Southwest is a discount airline that's known for folksy, fun service, and Warren Buffett lists co-founder Herb Kelleher as a friend.

In Q1, Buffett added over 4.4 million shares in Southwest Airlines to Berkshire Hathaway's portfolio, bringing its total stake north of 47 million shares. Coming out of the first quarter, Berkshire Hathaway is Southwest Airlines' second biggest shareholder.

By his own admission, one of Buffett's worst stock picks in his career was USAir, an operator he bought back in the late 1980s that declared bankruptcy twice. He ultimately made money on USAir, but he still refers to it as a "dumb" buy because, historically, the industry has suffered from too much capacity, too much price competition, and too high costs.

Today, Buffett appears to believe that those headwinds have eased. Bankruptcies and mergers have rightsized capacity and airlines are far less willing to sell seats at bargain-basement prices. A strong economy is also helping increase load factors, and rising oil production in the U.S. due to shale drilling has helped keep jet fuel prices in check. As a result, operators including Southwest have been delivering solid growth.

LUV Revenue (TTM) Chart

LUV Revenue (TTM) data by YCharts.

Warren Buffett's also been buying Southwest's competitors, including American Airlines, so he seems to like the industry as a whole. However, I'm not convinced that airlines will remain a staple holding in Berkshire Hathaway's portfolio. The industry has made significant changes to its business model that have paid off, but it's still a cyclical industry with high capital expenses. Because of these reasons, Buffett could view these bets on airlines as opportunistic rather than long-term investments. If I'm correct, then he could sell at any point; especially since shares have rallied considerably higher.

Buying banking

In spite of a high-profile scandal at his biggest holding, Wells Fargo, Warren Buffett hasn't soured on banks. In Q1, he added 11.3 million more shares to his existing position in Bank of New York Mellon, and as a result, he now owns 33 million shares in it.
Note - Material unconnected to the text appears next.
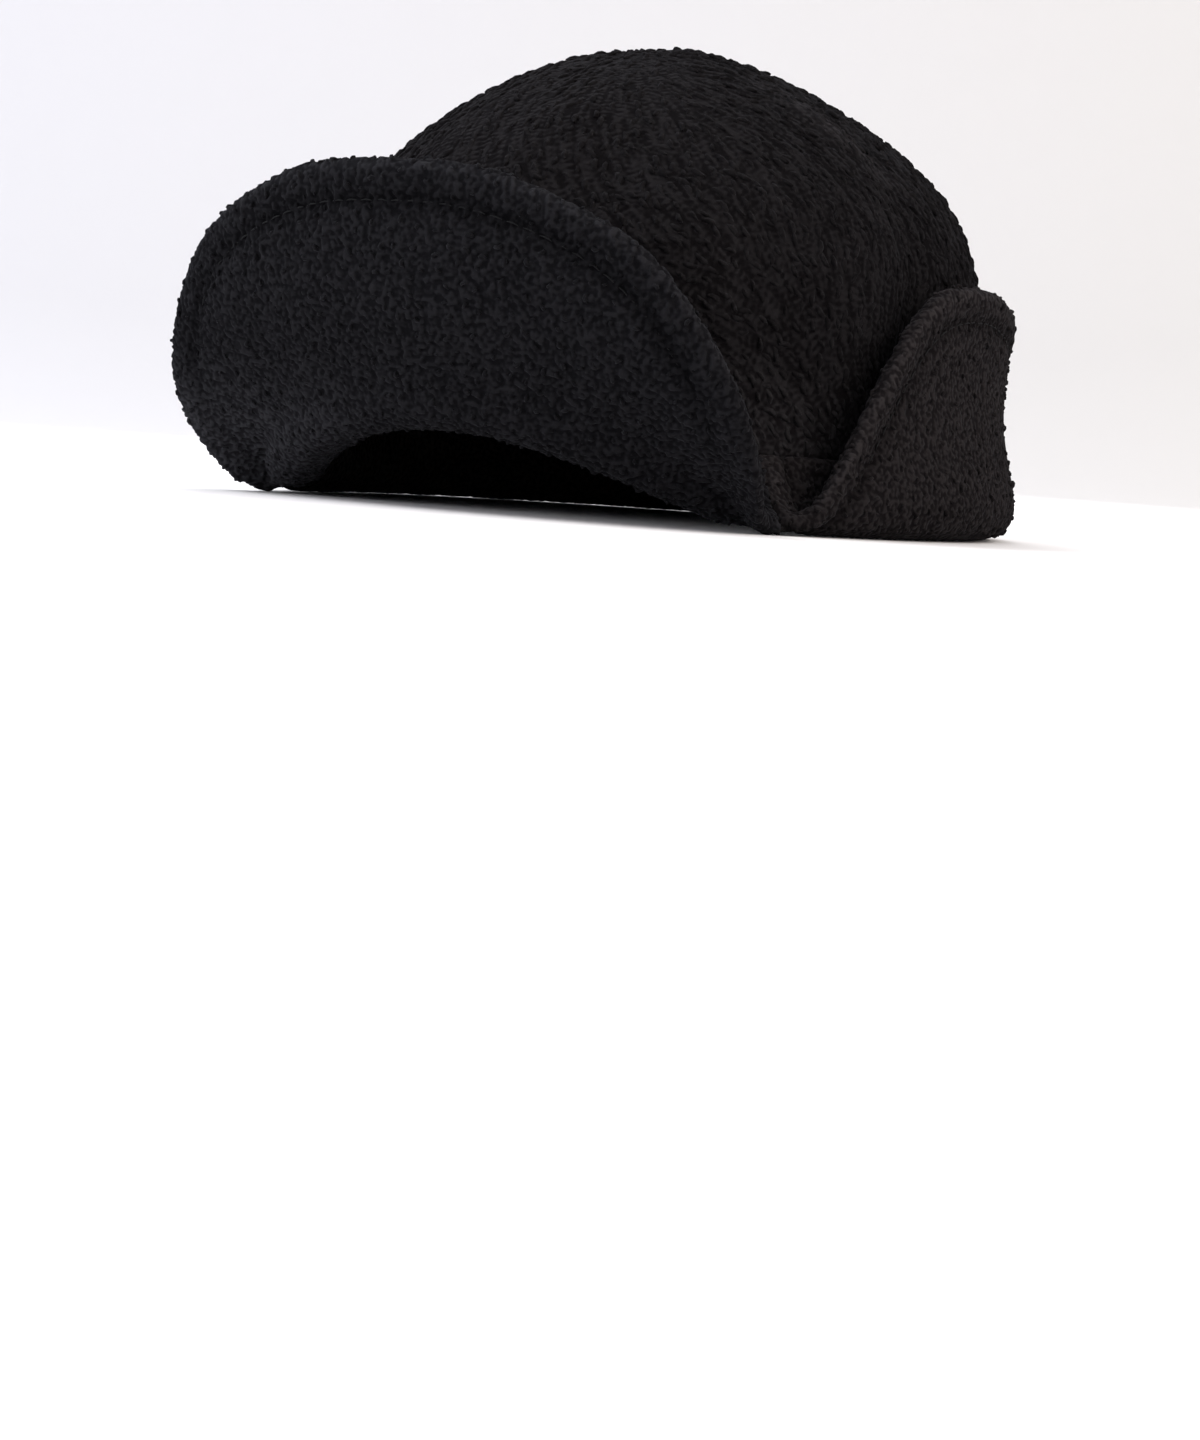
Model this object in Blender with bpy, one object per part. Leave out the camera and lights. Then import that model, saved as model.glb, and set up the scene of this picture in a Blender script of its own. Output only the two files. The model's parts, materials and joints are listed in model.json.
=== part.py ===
"""Earflap cap in black boa fleece, lying on a table on the fold of its turned-up brim and ear flap.

The cap faces -Y, the wearer's left is +X and up is +Z. Lengths are in millimetres until a mesh is
made, and the mesh is in metres. Every surface is worked out from two coordinates: phi, the angle
round the head from the front centre, and a section drawn in offset (outwards from the crown's
oval) and height.
"""

import math

import bpy
import numpy as np

MM = 0.001

# Crown: the oval of its outer face, its height and the shape of its dome
CROWN_HALF_WIDTH = 84.5
CROWN_HALF_LENGTH = 98.2
CROWN_HEIGHT = 128.2
DOME_FOOT = 64.0
DOME_POWER = 1.68
WALL_TAPER = 0.03
DOME_LEAN = 3.4
CROWN_CLOTH = 3.0
RIM_HEIGHT = 20.0
RIM_FADE = 12.0
GORE_COUNT = 4
SEAM_TURN = -5.0
GORE_PUFF = 1.2
TIP_RADIUS = 1.2
SEAM_DIP = 0.9
SEAM_DIP_WIDTH = 4.0
SEAM_GAP = 0.3
RIM_GAP = 0.5
SHARP_ANGLE = 50.0

# Fold under the crown's rim, from which the brim and the ear flap turn up
CUFF_CLOTH = 4.6
LEG_OFFSET = -1.6
FOLD_OFFSET = 13.7
FOLD_TOP = 9.5
FOLD_SINK = 0.6
SINK_SHARE = 0.7
LEAST_RISE = 0.5
WAIST_POWER = 1.1
ARCH_HEIGHT = 21.0
ARCH_POWER = 0.6

# Notch between brim and ear flap, on each side
NOTCH_ANGLE = 52.0
NOTCH_BRIM_WIDTH = 5.8
NOTCH_FLAP_WIDTH = 7.5
NOTCH_LIP_OFFSET = 14.8
NOTCH_LIP_HEIGHT = 2.4
NOTCH_SLOPE_SHARE = 0.93
NOTCH_SPREAD_POWER = 0.7
NOTCH_DROP_POWER = 1.3

# Brim, from the front centre (along 0) to a notch (along 1): the place of its free edge and how far
# the cloth bows outwards between the fold and the edge
BRIM_COLUMNS = ("along", "edge_offset", "edge_height", "bow")
BRIM_SECTIONS = (
    (0.00, 34.5, 80.3, 4.0),
    (0.20, 34.5, 79.5, 4.5),
    (0.40, 36.5, 73.2, 5.0),
    (0.60, 39.2, 61.8, 6.8),
    (0.80, 40.7, 33.0, 7.0),
    (0.87, 39.0, 20.5, 4.5),
    (0.94, 29.5, 9.5, 1.5),
    (1.00, 15.5, 3.0, 0.0),
)

# Ear flap, from a notch to the back centre: the place of its free edge and how far its middle is
# drawn in towards the crown
FLAP_COLUMNS = ("angle", "edge_offset", "edge_height", "waist")
FLAP_SECTIONS = (
    (52.0, 15.5, 3.0, 0.0),
    (56.0, 15.5, 7.5, 0.0),
    (62.0, 14.5, 20.5, 0.8),
    (69.0, 12.5, 39.5, 2.2),
    (76.0, 10.7, 55.5, 3.4),
    (84.0, 9.7, 63.0, 4.0),
    (96.0, 9.3, 64.0, 4.0),
    (110.0, 9.5, 60.5, 4.0),
    (126.0, 9.5, 53.5, 3.6),
    (148.0, 9.3, 47.5, 2.6),
    (180.0, 9.3, 45.0, 2.0),
)

# Soft dents (depth below 0) and ridges (above 0) of the crown. Each is a smooth hill at an angle
# and a height, half_length long along its own line and half_width across it, and the line leans
# from upright towards the back by lean degrees.
FOLD_COLUMNS = ("angle", "height", "half_length", "half_width", "lean", "depth")
CROWN_FOLDS = (
    (22.0, 84.0, 22.0, 12.0, 60.0, -4.0),
    (43.0, 52.0, 26.0, 6.0, -22.0, 2.6),
    (52.0, 53.0, 24.0, 5.0, -24.0, -3.0),
    (68.0, 56.0, 34.0, 7.0, 0.0, 2.4),
    (83.0, 50.0, 30.0, 7.0, 0.0, -2.6),
    (86.0, 103.5, 9.0, 4.5, 109.0, -2.8),
    (76.0, 105.0, 16.0, 5.0, 120.0, 2.0),
    (-30.0, 78.0, 20.0, 10.0, -60.0, -2.4),
    (-56.0, 100.0, 14.0, 25.0, 0.0, -1.4),
    (-60.0, 55.0, 28.0, 7.0, 0.0, 2.0),
    (-78.0, 52.0, 28.0, 7.0, 0.0, -2.2),
    (115.0, 117.0, 9.0, 50.0, 0.0, -1.2),
    (124.0, 88.0, 14.0, 30.0, 0.0, 1.6),
    (154.0, 84.0, 18.0, 9.0, 40.0, -1.8),
    (-140.0, 82.0, 18.0, 9.0, -40.0, -1.8),
)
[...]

Banking's appeal is understandable. Following the Great Recession, bank earnings have been weighed down by the government's low-interest policies, but now that those policies are ending, banks are poised to see their net interest margins climb.

Bank of NY Mellon, however, isn't an ordinary bank.

The company is a leader in asset management, and while it makes money lending to businesses and high-net-worth clients, it's benefiting significantly from rising equity markets' positive impact on fees. Last quarter, a record $30.6 trillion in assets under management or administration helped revenue grow 2.7% year over year to $3.84 billion. In the quarter, investment services revenue accounted for $3 billion of total sales.

Meanwhile, the bank's cost controls helped non-interest expense grow more slowly than sales, providing leverage that allowed the company to report earnings per share of $0.83, which was $0.03 better than Street forecasts, and 14% higher than last year. 

Its improving financials suggest there's plenty of financial firepower to continue returning a lot of money to investors. Last quarter alone, buybacks and dividend payments totaled $1.1 billion.

As long as global markets are strong and high-net-worth clients finances are holding up, Bank of NY Mellon should perform well, and since there's little evidence of a pending recession, it's not surprising that Buffett continues to warm up to this one.